◆ **Exercise prompt**
Go through the listing and copy every line word for word.
-- START --
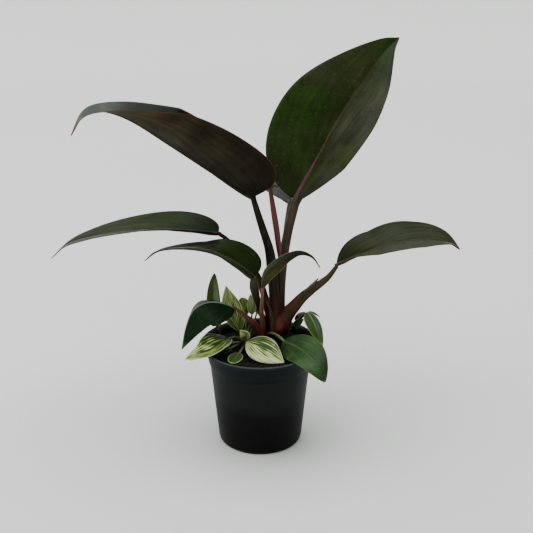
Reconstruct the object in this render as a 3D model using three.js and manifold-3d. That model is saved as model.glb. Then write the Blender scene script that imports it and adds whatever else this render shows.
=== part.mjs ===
// A potted red congo philodendron: four long leaves and a tall one on red stalks, a curled young leaf
// and its red sheath, small green shoots at the foot and a striped companion plant in the same pot.
// Millimetres, +Z up. The origin is the centre of the pot's underside, and the plant's front faces -Y.
import * as THREE from "three";
import { mergeVertices } from "three/addons/utils/BufferGeometryUtils.js";
import Module from "manifold-3d";

const POT_HEIGHT = 98;
const LIP_RADIUS = 55;
const BASE_RADIUS = 36.8;
const POT_WALL = 1.3;
const FLOOR = 1.6;
const FLOOR_RADIUS = 37.2;
const DRAIN_HOLES = 8;
const DRAIN_RADIUS = 3.2;
const DRAIN_CIRCLE = 28;
const SOIL_LEVEL = 90;
const SOIL_RADIUS = 47.9;
const STEM_DEPTH = 18;
const GAP = 0.35;
const BLADE_THICKNESS = 0.7;
const BLADE_EDGE = 0.6;
const BLADE_WAVES = 3;
const KEEL = 0.8;
const HEAP_HEIGHT = 97;
const HEAP_FOOT = 20;
const HEAP_LIMIT = 46.8;
const ABOVE_SOIL = 12;
const CROWN_START = 97.5;

// How many sides the round pieces have.
const POT_SIDES = 48;
const HEAP_SIDES = 24;
const HOLE_SIDES = 16;
const CROWN_SIDES = 12;
const FOOT_SIDES = 8;

// The outside of the pot's wall, radius and height: a straight taper, a small step and the rim band.
const WALL = [
  [39.6, 4.5],
  [46.8, 78.6],
  [47.9, 80],
  [50.4, 93.4],
];

const wasm = await Module();
wasm.setup();

const plant = new THREE.Group();

// A closed geometry as a solid, with its faces turned to point out.
function solidFrom(geometry) {
  const bare = geometry.clone();
  bare.deleteAttribute("normal");
  bare.deleteAttribute("uv");
  const merged = mergeVertices(bare, 1e-4);
  const corners = merged.attributes.position.array;
  const faces = new Uint32Array(merged.index.array);
  const make = (triVerts) =>
    new wasm.Manifold(new wasm.Mesh({ numProp: 3, vertProperties: corners, triVerts }));
  const solid = make(faces);
  return solid.volume() > 0 ? solid : make(faces.slice().reverse());
}

// Names a solid, colours it and puts it in the plant.
function addPiece(name, solid, { colour, roughness = 0.5, metalness = 0 }) {
  const { numProp, vertProperties, triVerts } = solid.getMesh();
  const geometry = new THREE.BufferGeometry();
  const corners = new Float32Array(vertProperties);
  geometry.setAttribute("position", new THREE.BufferAttribute(corners, numProp));
  geometry.setIndex(new THREE.BufferAttribute(new Uint32Array(triVerts), 1));
  const material = new THREE.MeshStandardMaterial({ color: colour, roughness, metalness });
  const mesh = new THREE.Mesh(geometry, material);
  mesh.name = name;
  plant.add(mesh);
}

const joined = (solids) => solids.reduce((all, one) => all.add(one));

// A body turned about the upright line through (x, y), from radius and height pairs.
function turned(profile, sides, [x, y] = [0, 0]) {
  const points = profile.map(([radius, height]) => new THREE.Vector2(radius, height));
  const geometry = new THREE.LatheGeometry(points, sides);
  geometry.rotateX(Math.PI / 2);
  geometry.translate(x, y, 0);
  return solidFrom(geometry);
}

// An upright rod with flat ends.
const rod = (at, radius, low, high, sides) =>
  turned([[0, low], [radius, low], [radius, high], [0, high]], sides, at);

function closedGeometry(corners, faces) {
  const geometry = new THREE.BufferGeometry();
  const positions = new Float32Array(corners.flatMap((corner) => corner.toArray()));
  geometry.setAttribute("position", new THREE.BufferAttribute(positions, 3));
  geometry.setIndex(faces);
  return geometry;
}

// A smooth route through its points.
const routeThrough = (points) =>
  new THREE.CatmullRomCurve3(
    points.map((point) => new THREE.Vector3(...point)),
    false,
    "catmullrom",
    0.5,
  );

// The value at a fraction of the way along a list whose entries stand at equal steps.
function alongList(list, fraction) {
  if (typeof list === "number") return list;
  const place = Math.min(Math.max(fraction, 0), 1) * (list.length - 1);
  const before = Math.min(Math.floor(place), list.length - 2);
  return THREE.MathUtils.lerp(list[before], list[before + 1], place - before);
}

// A stalk: rings square to the route, their radius running through the list, closed by flat ends.
function stalk({ points, radii, sides = 10, step = 14, grow = 0 }) {
  const route = routeThrough(points);
  const rings = Math.max(3, Math.round(route.getLength() / step));
  const frames = route.computeFrenetFrames(rings, false);
  const corners = [];
  for (let i = 0; i <= rings; i++) {
    const centre = route.getPointAt(i / rings);
    const radius = alongList(radii, i / rings) + grow;
    for (let j = 0; j < sides; j++) {
      const angle = (2 * Math.PI * j) / sides;
      corners.push(
        centre
          .clone()
          .addScaledVector(frames.normals[i], radius * Math.cos(angle))
          .addScaledVector(frames.binormals[i], radius * Math.sin(angle)),
      );
    }
  }
  const faces = [];
  for (let i = 0; i < rings; i++) {
    for (let j = 0; j < sides; j++) {
      const a = i * sides + j;
      const b = i * sides + ((j + 1) % sides);
      faces.push(a, b, b + sides, a, b + sides, a + sides);
    }
  }
  for (let j = 1; j < sides - 1; j++) {
    const last = rings * sides;
    faces.push(0, j + 1, j, last, last + j, last + j + 1);
  }
  return solidFrom(closedGeometry(corners, faces));
}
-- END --
◆ **Solution to the problem**
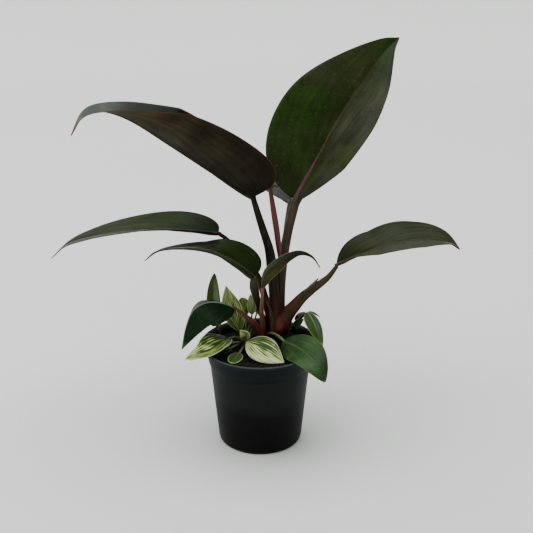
Reconstruct the object in this render as a 3D model using three.js and manifold-3d. That model is saved as model.glb. Then write the Blender scene script that imports it and adds whatever else this render shows.
=== part.mjs ===
// A potted red congo philodendron: four long leaves and a tall one on red stalks, a curled young leaf
// and its red sheath, small green shoots at the foot and a striped companion plant in the same pot.
// Millimetres, +Z up. The origin is the centre of the pot's underside, and the plant's front faces -Y.
import * as THREE from "three";
import { mergeVertices } from "three/addons/utils/BufferGeometryUtils.js";
import Module from "manifold-3d";

const POT_HEIGHT = 98;
const LIP_RADIUS = 55;
const BASE_RADIUS = 36.8;
const POT_WALL = 1.3;
const FLOOR = 1.6;
const FLOOR_RADIUS = 37.2;
const DRAIN_HOLES = 8;
const DRAIN_RADIUS = 3.2;
const DRAIN_CIRCLE = 28;
const SOIL_LEVEL = 90;
const SOIL_RADIUS = 47.9;
const STEM_DEPTH = 18;
const GAP = 0.35;
const BLADE_THICKNESS = 0.7;
const BLADE_EDGE = 0.6;
const BLADE_WAVES = 3;
const KEEL = 0.8;
const HEAP_HEIGHT = 97;
const HEAP_FOOT = 20;
const HEAP_LIMIT = 46.8;
const ABOVE_SOIL = 12;
const CROWN_START = 97.5;

// How many sides the round pieces have.
const POT_SIDES = 48;
const HEAP_SIDES = 24;
const HOLE_SIDES = 16;
const CROWN_SIDES = 12;
const FOOT_SIDES = 8;

// The outside of the pot's wall, radius and height: a straight taper, a small step and the rim band.
const WALL = [
  [39.6, 4.5],
  [46.8, 78.6],
  [47.9, 80],
  [50.4, 93.4],
];

const wasm = await Module();
wasm.setup();

const plant = new THREE.Group();

// A closed geometry as a solid, with its faces turned to point out.
function solidFrom(geometry) {
  const bare = geometry.clone();
  bare.deleteAttribute("normal");
  bare.deleteAttribute("uv");
  const merged = mergeVertices(bare, 1e-4);
  const corners = merged.attributes.position.array;
  const faces = new Uint32Array(merged.index.array);
  const make = (triVerts) =>
    new wasm.Manifold(new wasm.Mesh({ numProp: 3, vertProperties: corners, triVerts }));
  const solid = make(faces);
  return solid.volume() > 0 ? solid : make(faces.slice().reverse());
}

// Names a solid, colours it and puts it in the plant.
function addPiece(name, solid, { colour, roughness = 0.5, metalness = 0 }) {
  const { numProp, vertProperties, triVerts } = solid.getMesh();
  const geometry = new THREE.BufferGeometry();
  const corners = new Float32Array(vertProperties);
  geometry.setAttribute("position", new THREE.BufferAttribute(corners, numProp));
  geometry.setIndex(new THREE.BufferAttribute(new Uint32Array(triVerts), 1));
  const material = new THREE.MeshStandardMaterial({ color: colour, roughness, metalness });
  const mesh = new THREE.Mesh(geometry, material);
  mesh.name = name;
  plant.add(mesh);
}

const joined = (solids) => solids.reduce((all, one) => all.add(one));

// A body turned about the upright line through (x, y), from radius and height pairs.
function turned(profile, sides, [x, y] = [0, 0]) {
  const points = profile.map(([radius, height]) => new THREE.Vector2(radius, height));
  const geometry = new THREE.LatheGeometry(points, sides);
  geometry.rotateX(Math.PI / 2);
  geometry.translate(x, y, 0);
  return solidFrom(geometry);
}

// An upright rod with flat ends.
const rod = (at, radius, low, high, sides) =>
  turned([[0, low], [radius, low], [radius, high], [0, high]], sides, at);

function closedGeometry(corners, faces) {
  const geometry = new THREE.BufferGeometry();
  const positions = new Float32Array(corners.flatMap((corner) => corner.toArray()));
  geometry.setAttribute("position", new THREE.BufferAttribute(positions, 3));
  geometry.setIndex(faces);
  return geometry;
}

// A smooth route through its points.
const routeThrough = (points) =>
  new THREE.CatmullRomCurve3(
    points.map((point) => new THREE.Vector3(...point)),
    false,
    "catmullrom",
    0.5,
  );

// The value at a fraction of the way along a list whose entries stand at equal steps.
function alongList(list, fraction) {
  if (typeof list === "number") return list;
  const place = Math.min(Math.max(fraction, 0), 1) * (list.length - 1);
  const before = Math.min(Math.floor(place), list.length - 2);
  return THREE.MathUtils.lerp(list[before], list[before + 1], place - before);
}

// A stalk: rings square to the route, their radius running through the list, closed by flat ends.
function stalk({ points, radii, sides = 10, step = 14, grow = 0 }) {
  const route = routeThrough(points);
  const rings = Math.max(3, Math.round(route.getLength() / step));
  const frames = route.computeFrenetFrames(rings, false);
  const corners = [];
  for (let i = 0; i <= rings; i++) {
    const centre = route.getPointAt(i / rings);
    const radius = alongList(radii, i / rings) + grow;
    for (let j = 0; j < sides; j++) {
      const angle = (2 * Math.PI * j) / sides;
      corners.push(
        centre
          .clone()
          .addScaledVector(frames.normals[i], radius * Math.cos(angle))
          .addScaledVector(frames.binormals[i], radius * Math.sin(angle)),
      );
    }
  }
  const faces = [];
  for (let i = 0; i < rings; i++) {
    for (let j = 0; j < sides; j++) {
      const a = i * sides + j;
      const b = i * sides + ((j + 1) % sides);
      faces.push(a, b, b + sides, a, b + sides, a + sides);
    }
  }
  for (let j = 1; j < sides - 1; j++) {
    const last = rings * sides;
    faces.push(0, j + 1, j, last, last + j, last + j + 1);
  }
  return solidFrom(closedGeometry(corners, faces));
}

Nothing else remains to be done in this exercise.